“Time is an illusion, timing is an art.” - Stefan Emunds
Timing is everything. And as many of us have experienced in past relationships, even if everything is in place, it still must be the right time - and this goes for most everything we do in life. This timing is also crucial in human movement; how quickly you can run at top speed, or increase bat velocity, or even approach faster to a maximal vertical jump.
Rhythm is the alternation between periods of tension and relaxation.
In movement, rhythm may best be understood by looking at the nervous system’s role in muscle contraction and relaxation. We know that strength can be an important factor as it relates to movement, but great absolute strength (as defined by a high squat 1RM) is not the end all be all. How this strength can be expressed in different movements ultimately relies on the efficient timing of muscle contraction and relaxation, including necessary moments of co-contraction and reciprocal inhibition. When does a muscle contract, when does it relax, and for how long? At times groups of muscles need to contract simultaneously to create stability. While other times this co-contraction is equivalent to driving with the brakes on, and this lack of rhythm doesn’t allow for the most efficient path to movement. An individual who is “weight room strong,” but lacks the skill to efficiently express this strength is missing perhaps the most overlooked skill when it comes to movement efficiency: RHYTHM. We can train the structural elements of muscle and tendon to be stronger, but the nervous system is the link to efficiently express this strength (or not).
Probably the best rhythm example is hearing your footsteps when you sprint, or even your last 2 steps of an approach jump. Regardless of your sport, the warm-up is the perfect time to fine-tune the rhythm of your ground contacts, almost like a musician with a guitar. For our athletes at Sparta, we “turn on” the body through a group of movements that we refer to as our Rhythm Movements such as skips, particularly emphasizing the area of the foot that strikes against the ground. In doing so, we can really start off the session with focus and precision in movement, replacing an often lethargic, barren attempt at a warm-up.
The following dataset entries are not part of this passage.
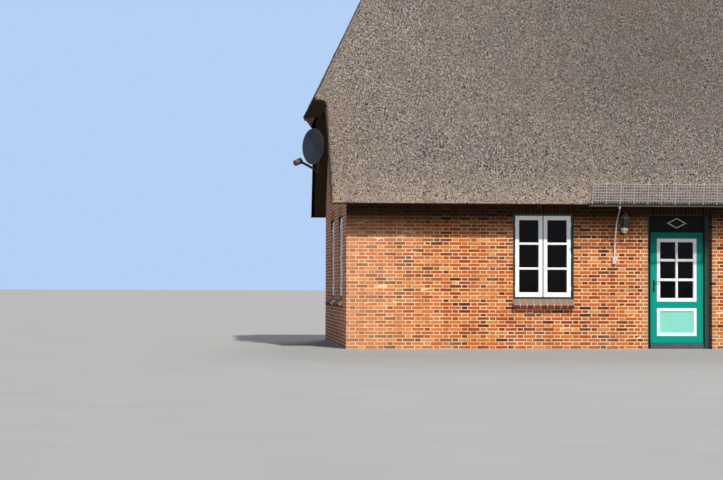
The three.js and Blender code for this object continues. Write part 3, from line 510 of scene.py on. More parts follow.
def joined(parts):
    points, faces, start = [], [], 0
    for part_points, part_faces in parts:
        points.append(part_points)
        faces += [[start + corner for corner in face] for face in part_faces]
        start += len(part_points)
    return np.concatenate(points), faces


def piece(name, parts, finish, body="house", replaces=(), edge=0.0, smooth=None, tones=None, turn=0.0):
    """One object of the scene, from parts in the row frame, or in a frame that is turned about Z."""
    points, faces = joined(parts)
    used = sorted({corner for face in faces for corner in face})
    if len(used) < len(points):
        renumber = np.zeros(len(points), int)
        renumber[used] = np.arange(len(used))
        faces = [[int(renumber[corner]) for corner in face] for face in faces]
        points = points[used]
    mesh = bpy.data.meshes.new(name)
    mesh.from_pydata(points.tolist(), [], faces)
    mesh.materials.append(finish)
    if tones is not None:
        mesh.attributes.new("tone", "FLOAT", "FACE").data.foreach_set("value", tones.astype(np.float32))
    if smooth is not None:
        mesh.shade_smooth()
        mesh.set_sharp_from_angle(angle=math.radians(smooth))
    made = bpy.data.objects.new(name, mesh)
    made.rotation_euler.z = turn
    bpy.context.scene.collection.objects.link(made)
    if edge:
        soft = made.modifiers.new("softened_edges", "BEVEL")
        soft.width = edge
        soft.segments = 2
        soft.limit_method = "ANGLE"
        soft.angle_limit = SHARP
    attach(made, body)
    if replaces:
        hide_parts(*replaces)


# Lumps and tufts, as smooth noise on a grid of seeded values

NOISE_TABLE = np.random.default_rng(7).uniform(-1, 1, 1 << 16)
NOISE_STEPS = (73856093, 19349663, 83492791)


def lumps(points, size, seed):
    """Smooth noise from -1 to 1 with lumps of that size, at each point."""
    cell = points / size + seed * 17.31
    low = np.floor(cell).astype(np.int64)
    part = cell - low
    part = part * part * (3 - 2 * part)
    total = np.zeros(len(points))
    for corner in itertools.product((0, 1), repeat=3):
        at = (low + corner) * NOISE_STEPS
        key = (at[:, 0] ^ at[:, 1] ^ at[:, 2]) & (len(NOISE_TABLE) - 1)
        total += np.prod(np.where(corner, part, 1 - part), axis=1) * NOISE_TABLE[key]
    return total


def roughness(points, layers):
    """Lumps on lumps, each layer given as its height, size and seed."""
    return sum(height * lumps(points, size, seed) for height, size, seed in layers)


# Brickwork

JOINT = 0.014
STRETCHER = 0.232
HEADER = 0.118
BOND = STRETCHER + HEADER
BRICK_PROUD = 0.003
BRICK_ARRIS, ARRIS_IN = 0.004, 0.8
SHORTEST_BAT = 0.05
REVEAL_PROUD = 0.0025
BURNT_SHARE = 0.08
CLOSER = 0.135
# How far the faces stand in or out, how far their corners are worn, and the tones of burnt and fired bricks
FACE_WANDER, CORNER_WEAR = 0.0009, 0.0011
BURNT_TONE, FIRED_TONES = 0.12, (2.4, 2.1)
# How far the gables' bricks go up into the thatch
INTO_THATCH = 0.05
# Depth of a brick of which only the face shows
FACE_ONLY = 0.001
rng = np.random.default_rng(11)


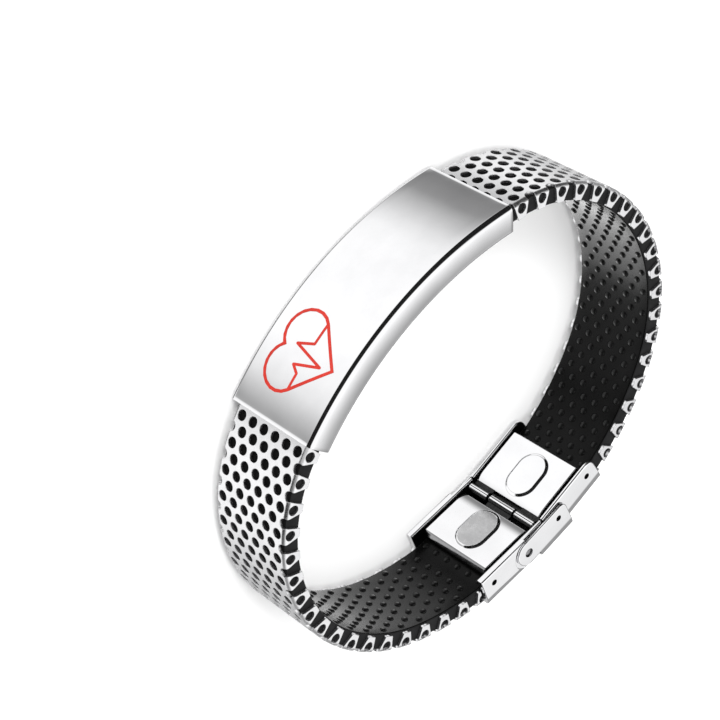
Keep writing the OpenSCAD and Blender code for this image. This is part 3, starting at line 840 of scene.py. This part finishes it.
def clamp_relief(side, u, z):
    """Outward place of a clamp plate's inner face, with its raised oval and bent ends."""
    oval = OVAL_RISE * smooth_step((OVAL_PAST - from_oval(side, u, z)) / OVAL_SHOULDER)
    curl = HINGE_CURL * (1 - np.clip((u - SHEET_START) / HINGE_REACH, 0, 1)) ** 2
    edge = np.minimum(np.minimum(u - SHEET_START, lip_end(side) - u),
                      np.minimum(CLAMP_TOP - z, CLAMP_BOTTOM + z))
    off = np.clip(PLATE_ROUND - edge, 0, PLATE_ROUND)
    drop = PLATE_ROUND - np.sqrt(PLATE_ROUND ** 2 - off ** 2)
    return curl + lip_bend(side, u) + drop - CLAMP_T / 2 - oval


def relief_normals(side, u, z):
    """Directions that a clamp plate's inner face looks to, from the slope of its relief."""
    step = SLOPE_STEP
    inside_u = np.clip(u, SHEET_START + step, lip_end(side) - step)
    inside_z = np.clip(z, step - CLAMP_BOTTOM, CLAMP_TOP - step)
    rise_u = clamp_relief(side, inside_u + step, z) - clamp_relief(side, inside_u - step, z)
    rise_z = clamp_relief(side, u, inside_z + step) - clamp_relief(side, u, inside_z - step)
    normals = np.stack([rise_u / (2 * step), -np.ones_like(u), rise_z / (2 * step)], -1)
    return unit(normals).reshape(-1, 3)


def clamp_sheet(side):
    """Corners, faces and normals of a clamp plate's sheet, in the hinge's frame."""
    end = lip_end(side)
    u, z = np.meshgrid(spaced(SHEET_START, end), spaced(-CLAMP_BOTTOM, CLAMP_TOP), indexing="ij")
    corners = np.stack([u, clamp_relief(side, u, z), z], -1).reshape(-1, 3)
    index = np.arange(u.size).reshape(u.shape)
    a, b, c, d = index[:-1, :-1], index[1:, :-1], index[1:, 1:], index[:-1, 1:]
    faces = np.stack([a, b, c, d], -1).reshape(-1, 4).tolist()
    ring = [*index[:, 0], *index[-1, 1:], *index[-2::-1, -1], *index[0, -2:0:-1]]
    back = corners[ring].copy()
    back[:, 1] = CLAMP_T / 2 + lip_bend(side, back[:, 0])
    count, size = u.size, len(ring)
    faces += [[ring[k], count + k, count + (k + 1) % size, ring[(k + 1) % size]] for k in range(size)]
    faces.append(list(range(count + size - 1, count - 1, -1)))
    away = back - np.array([(SHEET_START + end) / 2, 0, 0])
    away[:, 1] = 0
    back_normals = unit(away) * BACK_OUT + np.array([0, BACK_STRAIGHT, 0])
    return (np.concatenate([corners, back]), faces,
            np.concatenate([relief_normals(side, u, z), back_normals]))


def knuckle_tube(r, z0, z1):
    """Corners and faces of a knuckle rolled round the pin, with a web that runs into the sheet."""
    soft, bore = KNUCKLE_SOFT, PIN_R + PIN_GAP
    rings = [(bore, z0), (r - soft, z0), (r, z0 + soft), (r, z1 - soft), (r - soft, z1), (bore, z1)]
    verts = [(x, y, z) for rad, z in rings for x, y in circle((0, 0), rad, KNUCKLE_STEPS)]
    faces = ring_faces(len(rings), KNUCKLE_STEPS, closed=True)
    count, web_end = len(verts), SHEET_START + WEB_IN
    web = [(WEB_START, -WEB_IN), (web_end, 0.0), (web_end, CLAMP_T / 2), (WEB_START, CLAMP_T / 2)]
    verts += [(x, y, z) for z in (z0 + soft, z1 - soft) for x, y in web]
    faces += [tuple(count + k for k in f) for f in end_faces(2, 4) + ring_faces(2, 4)]
    return np.array(verts), faces


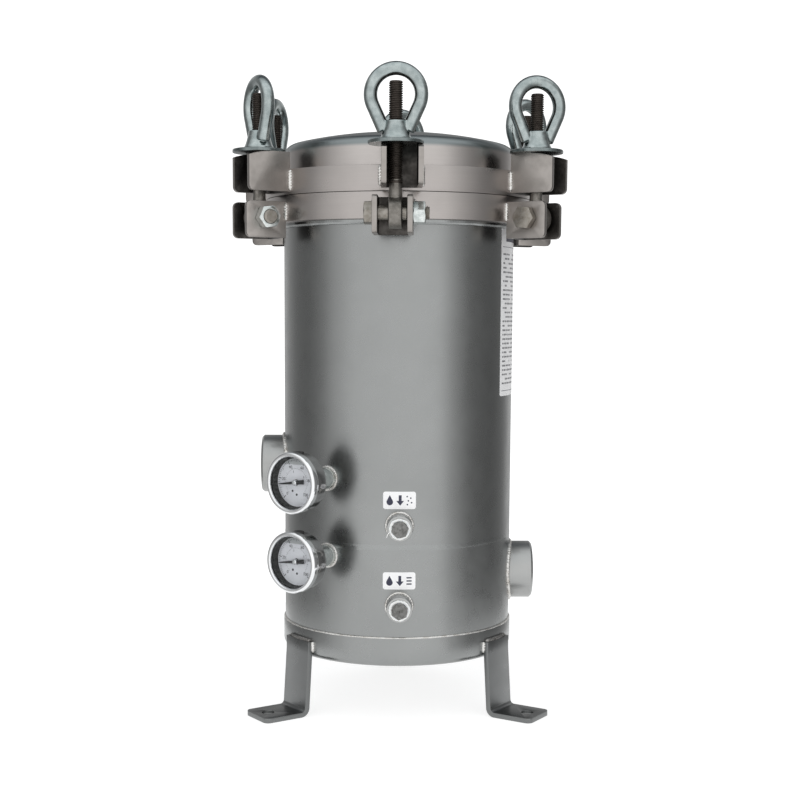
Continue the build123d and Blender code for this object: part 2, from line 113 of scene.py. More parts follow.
# Finishes
class Nodes:
    """A node tree and the kinds of node that it is made from."""

    def __init__(self, tree):
        self.tree = tree

    def node(self, kind, **settings):
        node = self.tree.nodes.new(f"ShaderNode{kind}")
        for key, value in settings.items():
            setattr(node, key, value)
        return node

    def link(self, value, socket):
        """Sets a socket to a number or a colour, or links another node to it."""
        if isinstance(value, (int, float)):
            socket.default_value = value
        elif isinstance(value, tuple):
            socket.default_value = (*value, 1.0)
        else:
            self.tree.links.new(value, socket)

    def split(self, vector):
        """The X, Y and Z of a vector."""
        node = self.node("SeparateXYZ")
        self.link(vector, node.inputs[0])
        return node.outputs

    def remap(self, value, from_low, from_high, to_low=0.0, to_high=1.0):
        node = self.node("MapRange")
        for socket, number in zip(node.inputs, (value, from_low, from_high, to_low, to_high)):
            self.link(number, socket)
        return node.outputs["Result"]

    def math(self, operation, first, second=0.0):
        node = self.node("Math", operation=operation)
        self.link(first, node.inputs[0])
        self.link(second, node.inputs[1])
        return node.outputs[0]

    def mix(self, factor, first, second):
        """Mixes two colours, each a colour or another mix."""
        node = self.node("Mix", data_type="RGBA")
        self.link(factor, node.inputs["Factor"])
        self.link(first, node.inputs[6])
        self.link(second, node.inputs[7])
        return node.outputs[2]


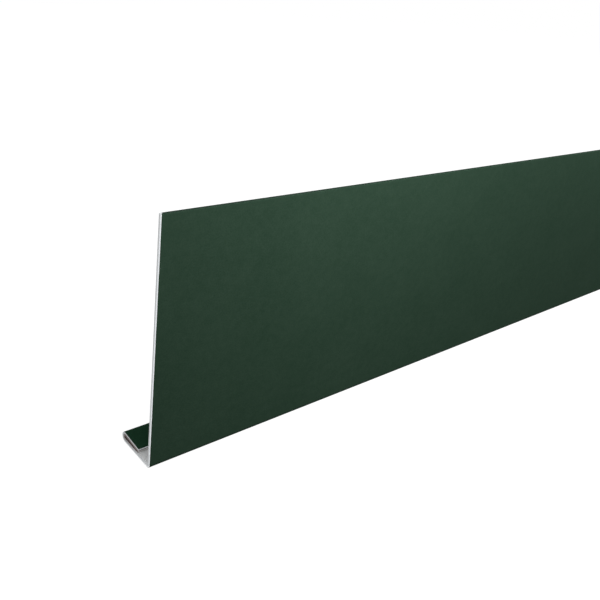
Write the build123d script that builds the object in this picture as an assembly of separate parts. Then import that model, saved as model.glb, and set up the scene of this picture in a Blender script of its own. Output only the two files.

It is often tempting to jump right into strength work, but never underestimate the importance of fundamental rhythmic skill movements like skips and base rotations. It comes down to “turning on” the systems that control efficient force production into the ground (GRF). More specifically, the nervous system, muscular system, and energy systems. Not only will they prepare your central nervous system for your lifting, but they are a key link between the strength that you develop in the gym, and the skill that you are able to display on the field or court.
“Rhythm is felt, not understood.” - Eric Stevens
Another great way to visualize rhythm is by watching an 100m sprinter in a race. They are aggressively putting as much force into the ground as is physically possible to get to max velocity, yet their relaxed facial muscles flap with the wind. This relaxation allows for less co-contraction; improving rhythm and overall movement efficiency. Our ability to relax a muscle quickly is just as important as our ability to contract a muscle forcefully. Combining these two effectively is key.
We often see individuals who have both a high Explode (measure of force transfer) and a high Drive (measure of force application) are often described as moving smooth, fluid, and effortlessly. Measuring rhythm in movement can be a tough ask, by looking at this Explode to Drive ratio, we can see individuals that lack the skill to contract and relax effectively at the right times. This movement inefficiency can often result in fatigue, decreased performance, and even injury.
As a former strength and conditioning coach at the professional level, I must admit that teaching high-level athletes to relax and skip to start their training is not always an easy task. How does this help me hit more home runs? They have to be willing to fail, and even look stupid to an extent, both which are hard for talented athletes to do initially. That being said, educating the athlete on force, the actual expression of it, and how that relates to their sport is imperative. Rhythm and skill work are the two most important pieces to making athletes who they are - and this can’t be stated enough.
- Train your CNS. The warm-up is a great place to start.
- Rhythm is a skill that can be developed and improved through repetition.
- Rhythm may be the missing piece in athletic development as it relates to movement efficiency, fatigue, performance, and even injury.